Start
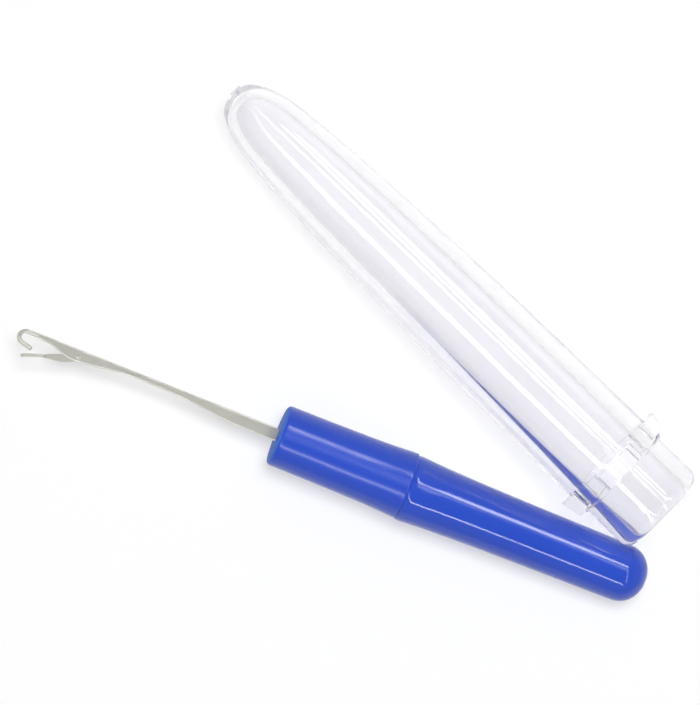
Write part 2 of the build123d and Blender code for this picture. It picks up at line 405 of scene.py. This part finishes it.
nose_flat = [(0, nose_flat_radius * ring / nose_rings) for ring in range(nose_rings)]
nose_edge = (0, nose_flat_radius)
nose_middle = (-nose_length, nose_radius)
collar_tip = -collar_distance
lug_end = -collar_distance - lug_length
collar_end = -collar_distance - collar_width
tube_end = (collar_tip, tube_radius)
collar_side = collar_radius - collar_rounding
lip = (lip_length - cap_length, mouth_radius)
mouth_edge = (-cap_length, mouth_radius - lip_depth)
mouth_inside = (-cap_length, bore_radius + bore_lead_in)
seat_start = (bore_lead_in - cap_length, bore_radius)
seat_end = (bore_length - cap_length, bore_radius)
bore_end = (-nose_wall, bore_end_radius)
bore_nose = (-bore_nose_length, bore_nose_radius)
bore_taper = narrow_end(bore_end, bore_end_bulge, bore_nose, bore_nose_slope, seat_end, bore_slope)
cap_shape = turned(
    [
        nose_flat,
        narrow_end(nose_edge, nose_bulge, nose_middle, nose_slope, tube_end, tube_slope),
        rounded(
            (collar_tip, collar_side),
            (collar_tip, collar_radius),
            (collar_tip - collar_rounding, collar_radius),
            count=5,
        ),
        [(lug_end, collar_radius)],
        rounded(
            (collar_end + collar_rounding, collar_radius),
            (collar_end, collar_radius),
            (collar_end, collar_side),
            count=5,
        ),
        [(collar_end, mouth_radius)],
        easing((collar_end, mouth_radius), 0, lip, 0, count=10),
        rounded(lip, (-cap_length, mouth_radius), mouth_edge, count=20),
        rounded(mouth_inside, (-cap_length, bore_radius), seat_start, count=8),
        easing(seat_start, 0, seat_end, 0, count=12),
        bore_taper[::-1],
        [(-nose_wall, bore_end_radius / 2), (-nose_wall, 0)],
    ],
    cap_steps,
)


def smooth_step(value):
    """Rises from 0 to 1 with level ends, for values from 0 to 1."""
    value = min(max(value, 0), 1)
    return value * value * (3 - 2 * value)


# The gate's mark stands proud of the nose's flat, a little off its middle.
flatness = 1e-6
for vert in cap_shape.verts:
    if vert.co.x > -flatness:
        away = sqrt((vert.co.y + gate_offset) ** 2 + vert.co.z ** 2)
        vert.co.x += gate_height * smooth_step((gate_radius + gate_edge - away) / gate_edge)

# Each lug is drawn out of the collar's band and levelled off, lower towards the mouth.
lug_half_turn = atan2(lug_width / 2, sqrt(collar_radius ** 2 - (lug_width / 2) ** 2))
for index in range(lug_count):
    outward = Matrix.Rotation(2 * pi * index / lug_count, 3, "X") @ Vector((0, 0, 1))
    across = outward.cross(Vector((1, 0, 0)))
    faces = []
    for face in cap_shape.faces:
        middle = face.calc_center_median()
        on_band = lug_end < middle.x < collar_tip and middle.yz.length > collar_side
        if on_band and abs(atan2(middle.dot(across), middle.dot(outward))) < lug_half_turn:
            faces.append(face)
    drawn = bmesh.ops.extrude_face_region(cap_shape, geom=faces)["geom"]
    left_inside = [face for face in faces if face.is_valid]
    bmesh.ops.delete(cap_shape, geom=left_inside, context="FACES")
    for vert in (item for item in drawn if isinstance(item, bmesh.types.BMVert)):
        share = (collar_tip - vert.co.x) / lug_length
        height = lug_radius - lug_taper * share
        vert.co += outward * (height - vert.co.dot(outward))
bmesh.ops.recalc_face_normals(cap_shape, faces=cap_shape.faces)

# The cap lies on one lug and the side of its tube. Its own frame starts at the flat of the nose,
# which is found from the middle of the bore's straight seat.
cap_way = -Vector(mounts["cap_mouth"]["axis"]).normalized()
seat_middle = cap_length - bore_length / 2 - bore_lead_in / 2
cap_start = Vector(mounts["cap_mouth"]["pos_m"]) + cap_way * seat_middle
cap_place = laid(cap_start, cap_way, Vector((0, 0, 1)))
cap = piece_from(cap_shape, "clear_cap", cap_place, sharp_angle=radians(30))

# The plastic is clear with a trace of lavender. Where its surface slants away from the view, its
# tint is deepened as painted shade, standing in for the longer way light crosses it there, so that
# its sides are darker; the edge of its pale shadow is darker as well. It is lightly scuffed along
# its length and a little wavy.
pale_lavender = (0.93, 0.925, 0.944, 1)
fuller_lavender = (0.905, 0.9, 0.92, 1)
painted_slant_shade_lavender = (0.73, 0.73, 0.765, 1)
pale_shade = (0.92, 0.92, 0.935, 1)
edge_shade = (0.2, 0.2, 0.24, 1)
clear, tree, shader, space = material("clear_plastic", cap_place)
shader.inputs["Transmission Weight"].default_value = 1.0
shader.inputs["IOR"].default_value = plastic_ior
slant = tree.nodes.new("ShaderNodeLayerWeight")
slant.inputs["Blend"].default_value = 0.5
streaks = cloud(tree, space, grain=(30, 160, 160))
trace = mixed(tree, streaks, pale_lavender, fuller_lavender)
# Painted shade: the tint deepens towards the sides as the surface slants away.
sides = ramp(tree, slant.outputs["Facing"], low=0.4, high=0.85, start=0, end=1)
tree.links.new(mixed(tree, sides, trace, painted_slant_shade_lavender), shader.inputs["Base Color"])
fine_lines = cloud(tree, space, grain=(240, 2200, 2200), detail=4)
scuffs = ramp(tree, fine_lines, low=0.58, high=0.78, start=0, end=0.03)
scuffs.node.name = "scuffs"
patches = cloud(tree, space, grain=(500, 500, 500))
haze = ramp(tree, patches, low=0.3, high=0.75, start=0.006, end=0.016)
haze.node.name = "haze"
tree.links.new(joined(tree, scuffs, haze, "ADD"), shader.inputs["Roughness"])
waves = cloud(tree, space, grain=(30, 60, 60), detail=1)
ripple = relief(tree, waves, strength=0.02, depth=0.0005)
tree.links.new(ripple, shader.inputs["Normal"])
shade = ramp(tree, slant.outputs["Facing"], low=0.25, high=1, start=0, end=1)
passing = tree.nodes.new("ShaderNodeBsdfTransparent")
tree.links.new(mixed(tree, shade, pale_shade, edge_shade), passing.inputs["Color"])
rays = tree.nodes.new("ShaderNodeLightPath")
lamp_way = tree.nodes.new("ShaderNodeMixShader")
tree.links.new(rays.outputs["Is Shadow Ray"], lamp_way.inputs["Fac"])
tree.links.new(shader.outputs["BSDF"], lamp_way.inputs[1])
tree.links.new(passing.outputs["BSDF"], lamp_way.inputs[2])
tree.links.new(lamp_way.outputs["Shader"], tree.nodes["Material Output"].inputs["Surface"])
cap.data.materials.append(clear)

# The bore and the lugs were left less polished than the outside.
bore_dulling = 0.06
dull = clear.copy()
dull.name = "clear_plastic_bore"
for wear in ("scuffs", "haze"):
    dull.node_tree.nodes[wear].inputs["To Min"].default_value += bore_dulling / 2
    dull.node_tree.nodes[wear].inputs["To Max"].default_value += bore_dulling / 2
cap.data.materials.append(dull)
cap_frame = cap_place.inverted()
cap_turn = cap_place.to_3x3()
lip_middle = mouth_radius - lip_depth
for face in cap.data.polygons:
    centre = cap_frame @ face.center
    outward = cap_turn @ Vector((0, centre.y, centre.z))
    on_lug = centre.yz.length > collar_radius + collar_rounding
    within_lip = centre.x < -nose_wall / 2 and centre.yz.length < lip_middle
    faces_in = face.normal.dot(outward) < 0 or centre.x > -bore_nose_length
    if on_lug or within_lip and faces_in:
        face.material_index = 1
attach(cap, "cap")
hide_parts("cap")


# Table: a wide matt white sheet that takes the shadows. Its own whiteness shows only where it is
# seen, straight or in shiny and clear surfaces, and lights nothing.
table_size = 0.9
table_colour = 0.7
table_whiteness = 0.285
table_roughness = 0.9
table_shape = bmesh.new()
bmesh.ops.create_grid(table_shape, x_segments=1, y_segments=1, size=table_size)
table = piece_from(table_shape, "table", Matrix.Identity(4))
white, tree, shader, _ = material("white_table", Matrix.Identity(4))
shader.inputs["Base Color"].default_value = (table_colour, table_colour, table_colour, 1)
shader.inputs["Roughness"].default_value = table_roughness
shader.inputs["Specular IOR Level"].default_value = 0.0


def clean_rays(tree):
    """The light path, and 1 for a mirrored or bent ray that has met no dull surface before."""
    rays = tree.nodes.new("ShaderNodeLightPath")
    glossy, through = rays.outputs["Is Glossy Ray"], rays.outputs["Is Transmission Ray"]
    first_surface = joined(tree, rays.outputs["Diffuse Depth"], 0.5, "LESS_THAN")
    return rays, joined(tree, joined(tree, glossy, through, "MAXIMUM"), first_surface, "MULTIPLY")


rays, clean = clean_rays(tree)
seen = joined(tree, rays.outputs["Is Camera Ray"], clean, "MAXIMUM")
shader.inputs["Emission Color"].default_value = (1, 1, 1, 1)
whiteness = joined(tree, seen, table_whiteness, "MULTIPLY")
tree.links.new(whiteness, shader.inputs["Emission Strength"])
table.data.materials.append(white)


# Camera: it hangs over the table with a long lens, a little off straight down.
camera_distance = 0.8
camera_tilt = radians(4)
camera_tilt_way = radians(22)
camera_turn = -0.797
view_middle = Vector((0.008916, -0.005244, 0.006))
pixels_per_metre = 6255
photo_width = 700
sensor_millimetres = 36
lean_out = sin(camera_tilt)
back = Vector((lean_out * cos(camera_tilt_way), lean_out * sin(camera_tilt_way), cos(camera_tilt)))
right = Vector((cos(camera_turn), sin(camera_turn), 0)).cross(back).normalized()
view_turn = Matrix((right, back.cross(right), back)).transposed().to_4x4()
camera_data = bpy.data.cameras.new("camera")
camera_data.sensor_fit = "HORIZONTAL"
camera_data.sensor_width = sensor_millimetres
camera_data.lens = sensor_millimetres * pixels_per_metre * camera_distance / photo_width
camera_data.clip_start = 0.01
camera = bpy.data.objects.new("camera", camera_data)
camera.matrix_world = Matrix.Translation(view_middle + back * camera_distance) @ view_turn
bpy.context.scene.collection.objects.link(camera)
bpy.context.scene.camera = camera


# Lamps: a panel and two long strips beside the lens leave the streaks of light on the plastic and
# throw no shadow. A softer light overhead, kept out of the reflections, throws the shadows.
lamp_height = 1.2


def lamp(name, centre, size, lean, radiance):
    """A soft panel that hangs beside the lens and faces the table's middle.

    Its centre and size are shares of its height, X right and Y up in the picture, and it leans
    from upright towards the right.
    """
    data = bpy.data.lights.new(name, "AREA")
    data.shape = "RECTANGLE"
    data.size = size[0] * lamp_height
    data.size_y = size[1] * lamp_height
    data.energy = radiance * pi * data.size * data.size_y
    made = bpy.data.objects.new(name, data)
    spot = Vector((centre[0], centre[1], 1)) * lamp_height
    away = spot.normalized()
    side = Vector((sin(lean), cos(lean), 0)).cross(away).normalized()
    turn = Matrix((side, away.cross(side), away)).transposed().to_4x4()
    over_table = Matrix.Translation(view_middle) @ view_turn @ Matrix.Translation(spot)
    made.matrix_world = over_table @ turn
    bpy.context.scene.collection.objects.link(made)
    return made


upper_panel = lamp("upper_panel", centre=(0.54, 0.62), size=(0.13, 0.5), lean=0, radiance=11)
right_strip = lamp("right_strip", centre=(0.49, -0.25), size=(0.14, 1.2), lean=0, radiance=3)
left_strip = lamp(
    "left_strip", centre=(-0.18, -0.55), size=(0.06, 1.3), lean=radians(-25), radiance=14
)
for streak_lamp in (upper_panel, right_strip, left_strip):
    streak_lamp.data.use_shadow = False
roof_light = lamp("roof_light", centre=(0.12, 0.17), size=(0.38, 0.38), lean=0, radiance=12)
roof_light.visible_glossy = False
roof_light.visible_transmission = False


# Tent: pale paper round the table, white at its walls and dimmer overhead, where the camera hangs.
# It adds a little light, and shows brighter in shiny and clear surfaces. The camera sees it white.
fill_light = 0.15
fill_colour = (0.97, 0.98, 1, 1)
tent_colour = (0.98, 0.98, 1, 1)
wall_height = 0.45
overhead_height = 0.95
mirrored_walls = 0.6
mirrored_overhead = 0.3
walls_through_cap = 1.0
overhead_through_cap = 0.25
world = bpy.data.worlds.new("light_tent")
world.use_nodes = True
bpy.context.scene.world = world
tree = world.node_tree
direction = tree.nodes.new("ShaderNodeTexCoord")
split = tree.nodes.new("ShaderNodeSeparateXYZ")
tree.links.new(direction.outputs["Generated"], split.inputs["Vector"])


def tent_light(walls, overhead):
    """How bright the tent is from its walls up to the dimmer part round the camera."""
    light = ramp(tree, split.outputs["Z"], wall_height, overhead_height, walls, overhead)
    light.node.interpolation_type = "SMOOTHSTEP"
    return light


rays, clean = clean_rays(tree)
tent_strength = tree.nodes.new("ShaderNodeMix")
tree.links.new(rays.outputs["Is Transmission Ray"], tent_strength.inputs["Factor"])
tree.links.new(tent_light(mirrored_walls, mirrored_overhead), tent_strength.inputs["A"])
tree.links.new(tent_light(walls_through_cap, overhead_through_cap), tent_strength.inputs["B"])
fill = tree.nodes["Background"]
fill.inputs["Color"].default_value = fill_colour
fill.inputs["Strength"].default_value = fill_light
tent = tree.nodes.new("ShaderNodeBackground")
tent.inputs["Color"].default_value = tent_colour
tree.links.new(tent_strength.outputs["Result"], tent.inputs["Strength"])
paper = tree.nodes.new("ShaderNodeBackground")
paper.inputs["Color"].default_value = (1, 1, 1, 1)
in_surfaces = tree.nodes.new("ShaderNodeMixShader")
tree.links.new(clean, in_surfaces.inputs["Fac"])
tree.links.new(fill.outputs["Background"], in_surfaces.inputs[1])
tree.links.new(tent.outputs["Background"], in_surfaces.inputs[2])
in_view = tree.nodes.new("ShaderNodeMixShader")
tree.links.new(rays.outputs["Is Camera Ray"], in_view.inputs["Fac"])
tree.links.new(in_surfaces.outputs["Shader"], in_view.inputs[1])
tree.links.new(paper.outputs["Background"], in_view.inputs[2])
tree.links.new(in_view.outputs["Shader"], tree.nodes["World Output"].inputs["Surface"])

# Light runs on inside the thick clear ends until it gets out.
path_steps = 32
bpy.context.scene.cycles.max_bounces = path_steps
bpy.context.scene.cycles.glossy_bounces = path_steps
bpy.context.scene.cycles.transmission_bounces = path_steps
bpy.context.scene.cycles.transparent_max_bounces = path_steps

bpy.context.scene.view_settings.view_transform = "Standard"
End
■ REQUIREMENTS
Give back the listing exactly, please, from its first line to the line containing "return value * value * (3 - 2 * value)", inclusive, and nothing past that line.

■ EXERCISE OUTPUT
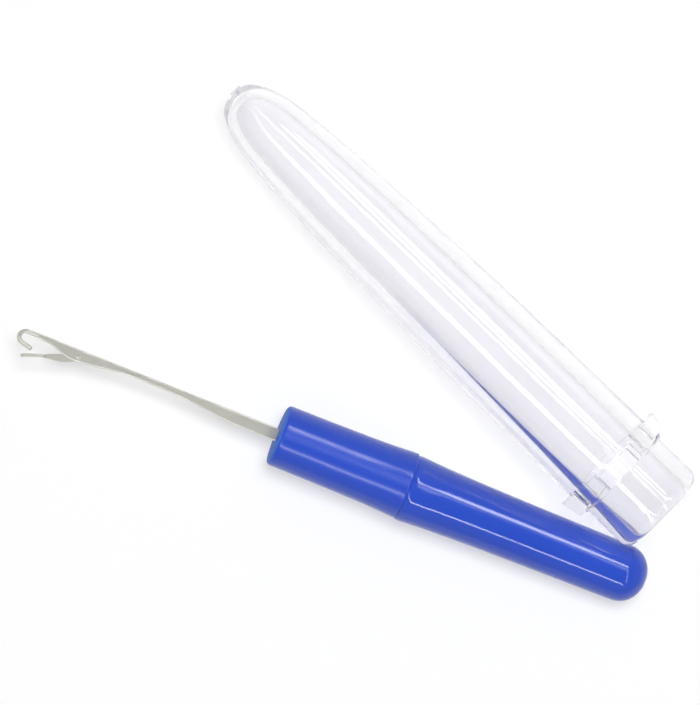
Write part 2 of the build123d and Blender code for this picture. It picks up at line 405 of scene.py. This part finishes it.
nose_flat = [(0, nose_flat_radius * ring / nose_rings) for ring in range(nose_rings)]
nose_edge = (0, nose_flat_radius)
nose_middle = (-nose_length, nose_radius)
collar_tip = -collar_distance
lug_end = -collar_distance - lug_length
collar_end = -collar_distance - collar_width
tube_end = (collar_tip, tube_radius)
collar_side = collar_radius - collar_rounding
lip = (lip_length - cap_length, mouth_radius)
mouth_edge = (-cap_length, mouth_radius - lip_depth)
mouth_inside = (-cap_length, bore_radius + bore_lead_in)
seat_start = (bore_lead_in - cap_length, bore_radius)
seat_end = (bore_length - cap_length, bore_radius)
bore_end = (-nose_wall, bore_end_radius)
bore_nose = (-bore_nose_length, bore_nose_radius)
bore_taper = narrow_end(bore_end, bore_end_bulge, bore_nose, bore_nose_slope, seat_end, bore_slope)
cap_shape = turned(
    [
        nose_flat,
        narrow_end(nose_edge, nose_bulge, nose_middle, nose_slope, tube_end, tube_slope),
        rounded(
            (collar_tip, collar_side),
            (collar_tip, collar_radius),
            (collar_tip - collar_rounding, collar_radius),
            count=5,
        ),
        [(lug_end, collar_radius)],
        rounded(
            (collar_end + collar_rounding, collar_radius),
            (collar_end, collar_radius),
            (collar_end, collar_side),
            count=5,
        ),
        [(collar_end, mouth_radius)],
        easing((collar_end, mouth_radius), 0, lip, 0, count=10),
        rounded(lip, (-cap_length, mouth_radius), mouth_edge, count=20),
        rounded(mouth_inside, (-cap_length, bore_radius), seat_start, count=8),
        easing(seat_start, 0, seat_end, 0, count=12),
        bore_taper[::-1],
        [(-nose_wall, bore_end_radius / 2), (-nose_wall, 0)],
    ],
    cap_steps,
)


def smooth_step(value):
    """Rises from 0 to 1 with level ends, for values from 0 to 1."""
    value = min(max(value, 0), 1)
    return value * value * (3 - 2 * value)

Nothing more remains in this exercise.